Might it be something to do with Trump losing the electoral vote in 2020? Remember, Biden did defeat Trump 306-232 in the Electoral College and had a 4-point margin in the popular vote. He then claimed election fraud and sent his base into hysteria — and we know the absurd violence that ensued. Hint: Insurrectionists infamously shouted, “This is our house” as they stormed the building built by the enslaved Black Americans. Once again, he’s laying the groundwork to dispute the 2024 election results. His baseless claims in 2020 set off a bipartisan effort to avoid another Jan. 6. In 2022, Congress passed the first legislative response to the Jan. 6 Capitol attack. The Electoral Count Reform Act was designed to remove ambiguity in the states’ certification process. The law gives states a deadline to certify their electors, enforces disputes to be resolved in federal court, and declares that the vice president has an administrative role in counting states’ electors.

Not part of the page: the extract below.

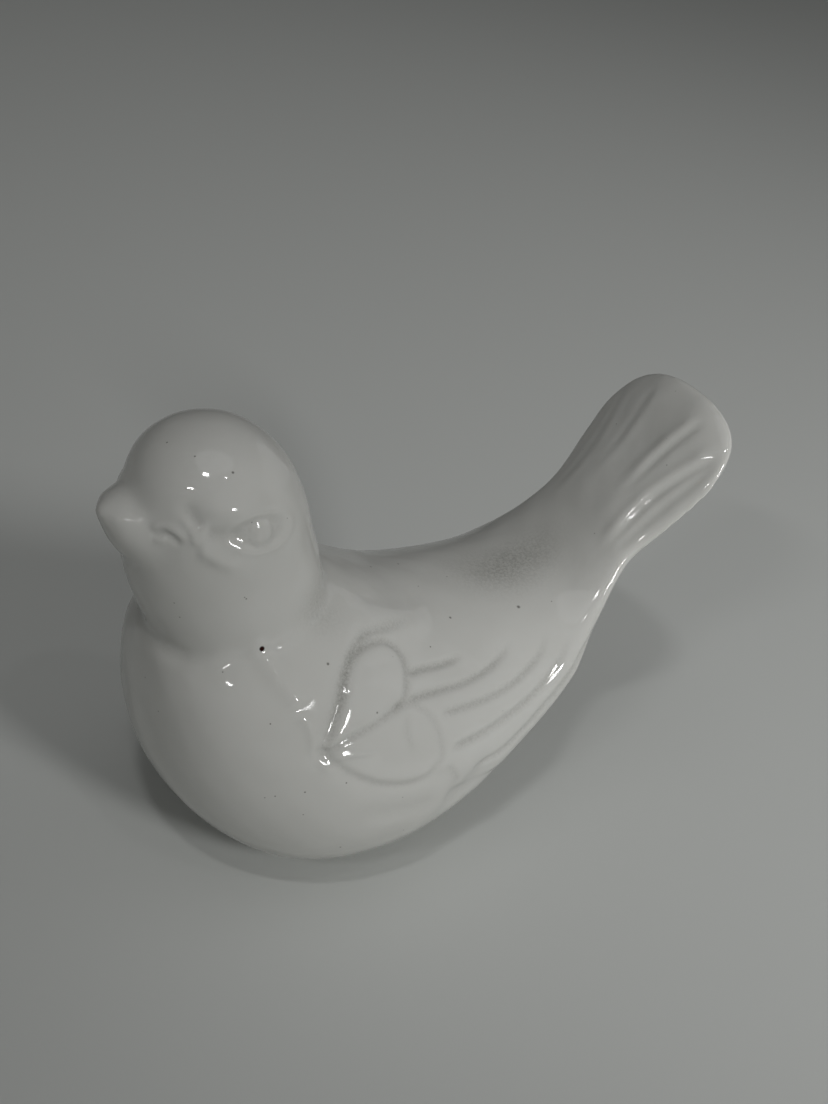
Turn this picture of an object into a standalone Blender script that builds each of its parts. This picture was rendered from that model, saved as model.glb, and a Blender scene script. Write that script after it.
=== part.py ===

I already voted. What happens next?
We wait and hope for the best. If a projected winner is announced late Tuesday or days from now, for weeks it will likely be considered unofficial. Tallies will get confirmed and overseas and provisional ballots will be added in. On Dec. 11, electors will be appointed by a state executive, which is usually the governor. On Dec. 17, the appointed presidential electors (the Electoral College) in each state will meet. The electoral certificates of each state are due by the fourth Wednesday in December, which falls on Christmas (Dec. 25) this year. On Jan. 3, 2025, the new Congress will be sworn in. And drumroll, please. Ever wonder why Jan. 6 was the day insurrectionists lost their minds and targeted members of Congress at the Capitol? On Jan. 6, 2025, members of Congress will convene to count the electoral votes.